Strategic Advantages for University Leadership
Beyond the day-to-day operational improvements, having this kind of analytics dashboard available over semesters and academic years starts to change how university leadership makes longer term decisions.
When you can see attendance trending below 75% for a significant portion of the student body every semester, you can redesign the attendance intervention programme before exam results suffer rather than after. When you can see BTech generating more revenue than MBA despite lower enrolment, you can make fee structure decisions on evidence rather than assumption. When the marketing funnel shows 9% of website visitors converting to enquiries, you can set a specific improvement target and measure progress against it each month.
This is the difference between a dashboard that produces end-of-semester reports and one that drives decisions throughout the academic year. The University Analytics Dashboard is built to do both.
Conclusion
Universities are running complex operations across academic, administrative, marketing, and financial functions simultaneously.

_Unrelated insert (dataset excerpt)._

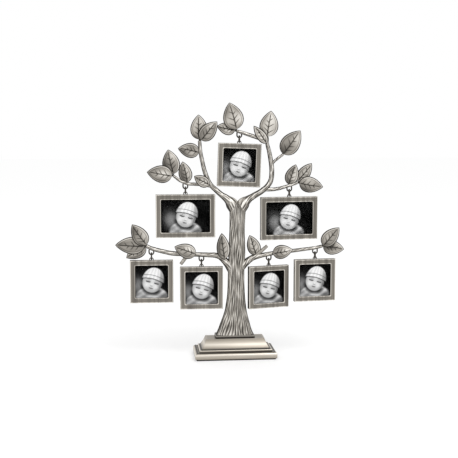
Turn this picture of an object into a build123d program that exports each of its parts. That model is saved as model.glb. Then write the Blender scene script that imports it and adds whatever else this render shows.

Most institutions have the data. Very few have a way to see it all together in a form that is actually usable for weekly decisions.
This dashboard changes that across four tabs. Strategy gives leadership the academic overview. Attendance surfaces at-risk students before it is too late. Marketing shows where the admissions funnel is leaking. Finance makes the fee collection gap and scholarship impact impossible to ignore. All four respond to the same filters and draw from the same data model.
If your institution is still generating reports manually for each of these functions, the data is already sitting in your systems. A well-built Power BI dashboard just makes it usable across every team at once.